Countrywide PLC has this morning revealed its results for 2016 following what Chairman Peter Long describes as a “difficult year” for the company.
Highlights of the Countrywide results include revenue that edged up half a percent to £737m, profit before taxation that nosedived by 59% to £19.5%, a £32.8 million windfall from the sale of ZPG shares and a strong performance by its mortgages, surveying and lettings businesses.
Chief Executive Alison Platt (pictured, below) reveals that the company focussed on cost cutting last year to the tune of £10m, although its restructuring costs included spending £8.1 million on redundancies and £15.8 million on branch closures.
This has included a ‘management delayering’ that has saved £5 million and headcount ‘rationalisation’ in marketing, finance and new homes that has saved £1.5 million.
Countrywide also says it saved £3.5 million by consolidating branches in 180 locations and involving 214 branches.
Alison Platt blames the poor performances of Countrywide’s sales businesses on uncertainty caused by the EU Referendum result as well as the recent Stamp Duty changes, which she says have both led to falling volumes of properties for sale.
The number of homes sold via its brands dropped by 1% outside London to 50,891 but in the capital it was much worse – down by 14% year on year to 10,423.

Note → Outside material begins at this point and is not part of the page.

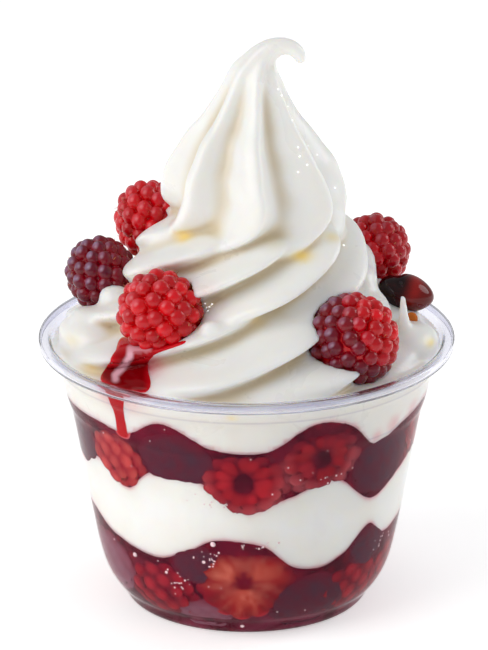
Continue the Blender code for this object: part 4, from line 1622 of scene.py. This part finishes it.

Lettings did well as a burst of landlords buying properties to let came on to the market before the April deadline last year, which Alison says increased market volumes. The number of properties it has under management increased by 12% year on year.
Countrywide has also been busy with its ‘hybrid’ digital roll-out, the results reveal. Four phases were completed during 2016 and it now covers 25% of its business, or 200 branches. Countrywide also says its new digital platform has driven 2,700 online accounts to be opened and 1,000 valuations booked.
The results document also reveals what the future may hold for Countrywide. This will include fewer agent brands offering both hybrid and traditional sales and letting packages. It also wants to offer its services across a ‘multi-channel’ range of different devices from laptops to smartphones.
“Countrywide is evolving at pace, with a clear strategy to create a business with a cost base that better reflects market conditions and a differentiated, customer centric offer available to customers across the UK,” says Alison Platt about the results.